トルコでの初めての朝、食堂のある最上階まで、階段を上がる。ピンク色の壁に絵が掛けられた階段が可愛いなと思った。朝の眩しい光が差し込む食堂には朝食がずらりと並べられていた。光の降り注ぐ席を選び、座る。
鮮やかな皿と、まっさらな青い空、カモメの鳴き声を聴きながら。そのゆったりとした空気。滞在する人々もどこかゆったりと、朝の時間を楽しんでいた。
これが地中海料理と称されるものなのか、色鮮やかで、感動してしまう。朝から中東らしいタブレ(クスクスとは野菜のサラダ)などの幾つかのサラダ、オムレツや数種類のチーズ、黒と白のオリーブ、数種類のジャムやタヒニ、焼き菓子のようなケーキやパン、そして今の時期はみずみずしいスイカ。
朝の時間が好きな自分にとっては何よりも幸せだなと思う。
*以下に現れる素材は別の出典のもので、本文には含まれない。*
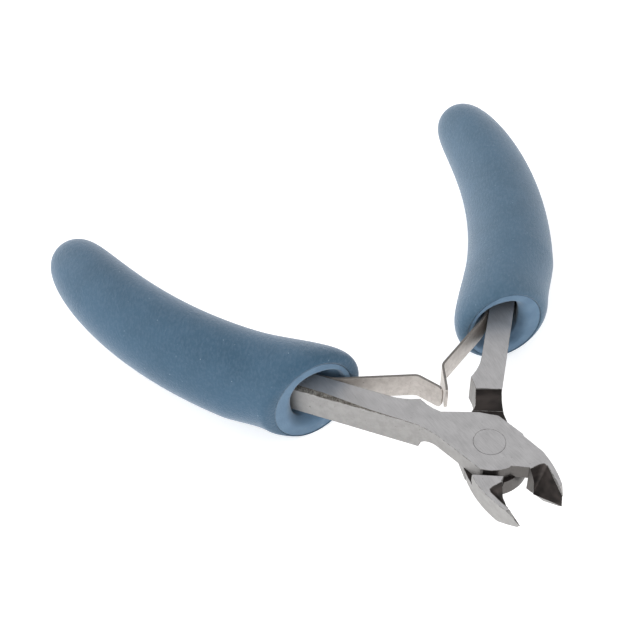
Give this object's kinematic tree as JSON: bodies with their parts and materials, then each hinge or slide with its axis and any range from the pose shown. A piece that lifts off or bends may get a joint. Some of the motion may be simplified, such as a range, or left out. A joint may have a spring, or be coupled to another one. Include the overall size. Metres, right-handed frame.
{
  "type": "diagonal cutting pliers",
  "caption": "Small diagonal cutting pliers with bevelled jaws, a flush lap joint, twin leaf springs and thick cushion grips that hold the jaws open for cutting fine wire.",
  "frame": {"origin": "on the pivot axis, in the plane of the lap joint's underside", "axes": "+Y from the pivot towards the handles along the centre line, jaws towards -Y; +Z along the pivot axis out of the joint's upper face; +X towards the lower half's handle"},
  "size_m": [0.111, 0.1079, 0.0203],
  "materials": {
    "forged_steel": "satin ground",
    "rivet_steel": "ground flush",
    "spring_steel": "satin",
    "grip_core": "matte foam",
    "grip_cover": "matte, fine leathery grain"
  },
  "bodies": {
    "lower_half": {"lower_half": "forged_steel", "pivot_rivet": "rivet_steel", "spring_clamp_right": "spring_steel", "spring_rivet_right": "rivet_steel", "grip_core_right": "grip_core", "grip_cover_right": "grip_cover"},
    "upper_half": {"upper_half": "forged_steel", "spring_clamp_left": "spring_steel", "spring_rivet_left": "rivet_steel", "grip_core_left": "grip_core", "grip_cover_left": "grip_cover"},
    "leaf_left": {"leaf_spring_left": "spring_steel"},
    "leaf_right": {"leaf_spring_right": "spring_steel"}
  },
  "joints": [
    {"name": "main_pivot", "type": "hinge", "parent": "lower_half", "child": "upper_half", "pos_m": [0, 0, 0.00317], "axis": [0, 0, 1], "range_deg": [-29.4, 0], "stiffness_Nm_per_rad": 0.8},
    {"name": "leaf_left_flex", "type": "hinge", "parent": "upper_half", "child": "leaf_left", "pos_m": [-0.01826, 0.02829, 0.00317], "axis": [0, 0, 1], "range_deg": [-13.5, 0]},
    {"name": "leaf_right_flex", "type": "hinge", "parent": "lower_half", "child": "leaf_right", "pos_m": [0.01826, 0.02829, 0.00317], "axis": [0, 0, 1], "range_deg": [0, 13.5]}
  ],
  "couplings": [
    {"joint": "leaf_left_flex", "follows": "main_pivot", "ratio": 0.456},
    {"joint": "leaf_right_flex", "follows": "main_pivot", "ratio": -0.456}
  ]
}
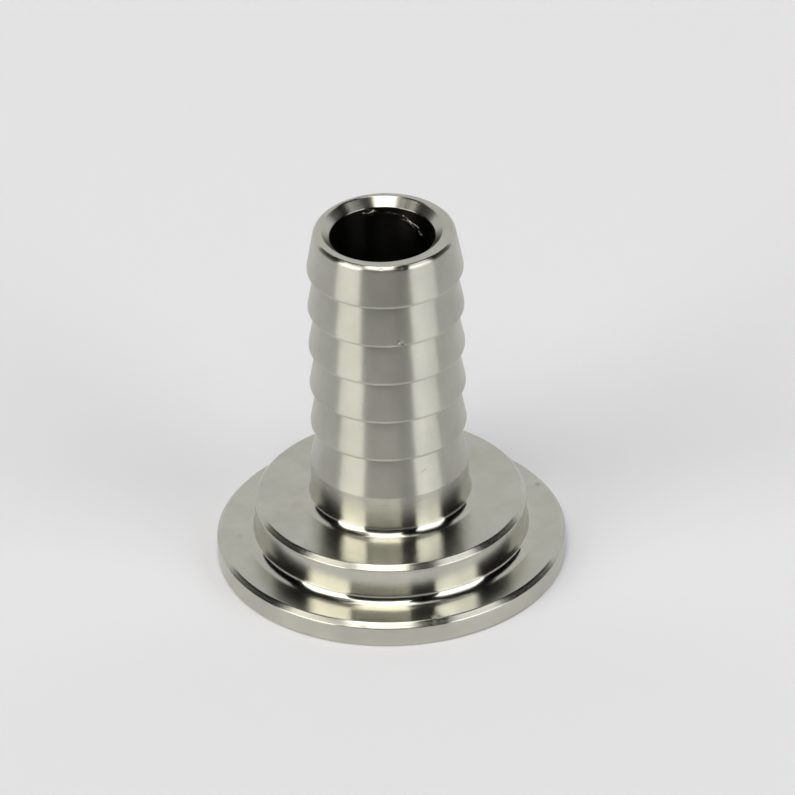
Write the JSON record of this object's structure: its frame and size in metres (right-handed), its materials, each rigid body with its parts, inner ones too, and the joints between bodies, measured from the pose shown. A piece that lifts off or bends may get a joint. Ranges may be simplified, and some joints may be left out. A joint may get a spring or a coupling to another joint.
{
  "type": "hose barb tailpiece",
  "caption": "Turned stainless steel tailpiece: a flat seat flange and shoulder for a coupling nut, and a barbed stem, bored right through, that a hose is pushed over.",
  "frame": {"origin": "centre of the flat underside of the flange", "axes": "+Z along the bore, from the flange up to the tip of the barbs; X and Y are free, because the part is round about Z"},
  "size_m": [0.0204, 0.0204, 0.0222],
  "materials": {
    "stainless": "fine turned stainless steel, with circular tool marks round the axis"
  },
  "bodies": {
    "root": {"tailpiece": "stainless"}
  },
  "joints": []
}
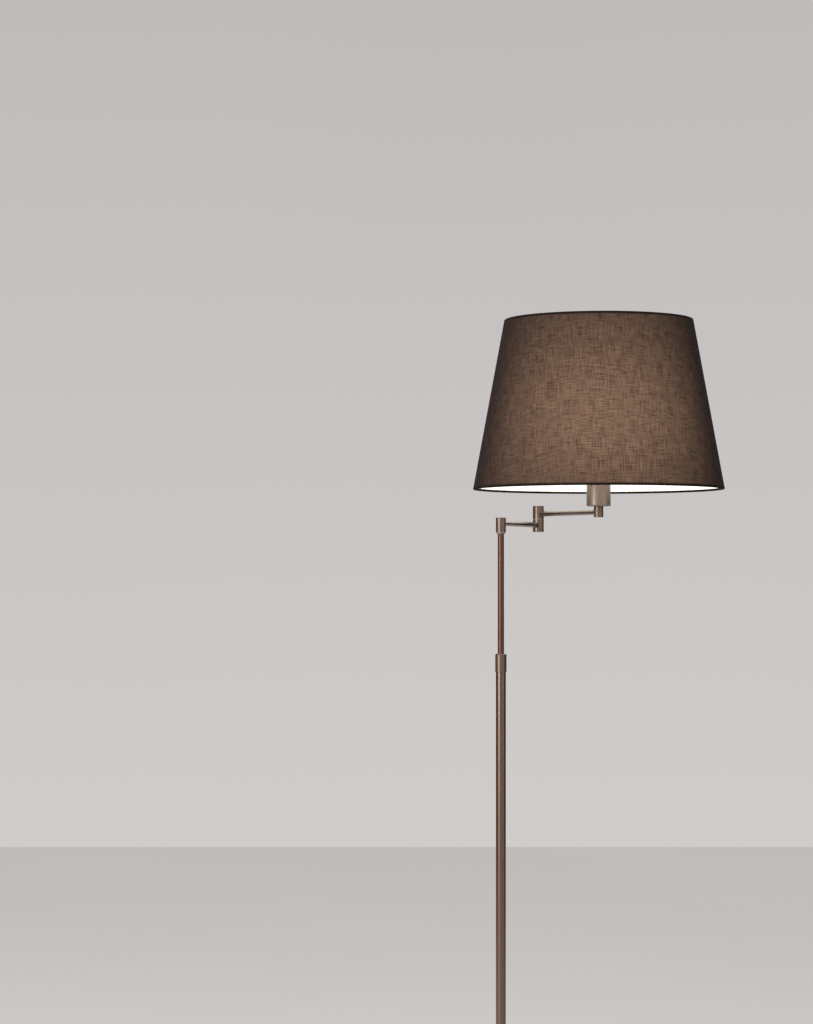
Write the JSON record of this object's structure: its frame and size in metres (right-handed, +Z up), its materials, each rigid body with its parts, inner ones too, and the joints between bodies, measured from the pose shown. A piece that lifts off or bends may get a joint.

朝食の時間に色々と調べ物をし、この日はカメラ片手に街を歩いてみることにした。
(左)ドンドルマ、トルコアイス屋さん 大きな音を立て、お客さんを茶化しながらアイスを売っているから、私は恥ずかしくてなかなか買えなかった。笑 (右)ショーウィンドウにはピスタチオぎっしりなトルコのお菓子が積んであった。
旧市街側を歩いてみると、ドライフルーツやナッツのお店や、ターキッシュデライト(ナルニアに出てくるもちもちとしたおやつ)やバクラバなど蜜がたっぷり染み込んだアラビックなお菓子が並んでいるお菓子屋さん、陶器やトルコランプのお店などエキゾチックな雰囲気が漂い、わくわくする。
(左)筒形の大きなターキッシュデライトをカットしていた。 (右)ドライフルーツやお茶の甘い香りがする。
中東トルコには、文化の交差する混沌とした印象を持っていたけれど、明瞭のコントラストのはっきりとした清潔で、透明な風の吹く街だった。
海峡沿い、ガラタ橋の麓に出てくると観光客の人々でいっぱい。
海のそばはサバサンドが有名なようで、美味しそうに食べている人々の横顔についつい釣られてしまい…ソフトなバケットをがさっとカットしサバとオニオンとレタスだけのシンプルなサンド、赤いピクルスと合わせ、いただきます。
お腹が満たされたので、すぐ近くにあるエジプシャンバザールに足を運んでみることに。ドライフルートやナッツや香辛料、トルコランプやコーヒーやアラブ菓子など様々なお店が並び魅力的なのだけれど、客引きも凄ければ、ものすごい混雑具合に、ぺちゃんこになりそうだった。トルコってこんなに国際観光都市だとは。
残念ながらまだまだ旅の初めなのでぐっと我慢したけれど、絵付けの陶器やターキッシュコーヒーを煮出す小さなお鍋、チャイポットなどエキゾチックなキッチン用品が並んでいて、道具好きな私には大興奮だった。多機能からは程遠い、こういった道具ってなんで惹かれちゃうんだろうなぁ….
ドンドルマ(粘りのあるトルコアイス)のお店でまだ若い小柄な少女が声を張りながらアイスを練っている姿も、とても素敵だった。
ガラタ橋の周囲はすごい人だったのでそのまま丘の上まで歩いてみる。すると外壁に囲われた大きなスレイマニエ・モスクに出会う。誘われるように中へ。あとから調べてみると世界遺産に登録されているイスタンブールを象徴するモスクのひとつだそう。1557年に建てられたモスク、何度かの修復を行われての現存のようだけれど、当時旧市街を見渡せば聳える権力の象徴だったんだろうなと感じる規模感。ドームの直径は27.5m、高さは53mもあるそう。いくつものランプが円形に吊り下げられている。
モスクを出ると、澄んだ空に沢山のカモメが羽を広げ、ゆらゆらと空を舞っていた。
その日はイスタンブールで過ごす最後の夜、ガラタ橋の麓のあるランドマークのようなイエニ・モスクへ足を伸ばす。1663年に立てられたモスク。ここは一段と華やかさでいっぱい。ピンクやグリーンの装飾の中にブラックで施されたシンボルのような文字が少し、怖い。
次第に夕日で薔薇色に染まるモスクを眺めていた。旅の開放感、知らない文化に触れ、長い長い歴史を省みること、こんなふうに生を実感する瞬間を味わうこと、忘れていた旅情を思い返した。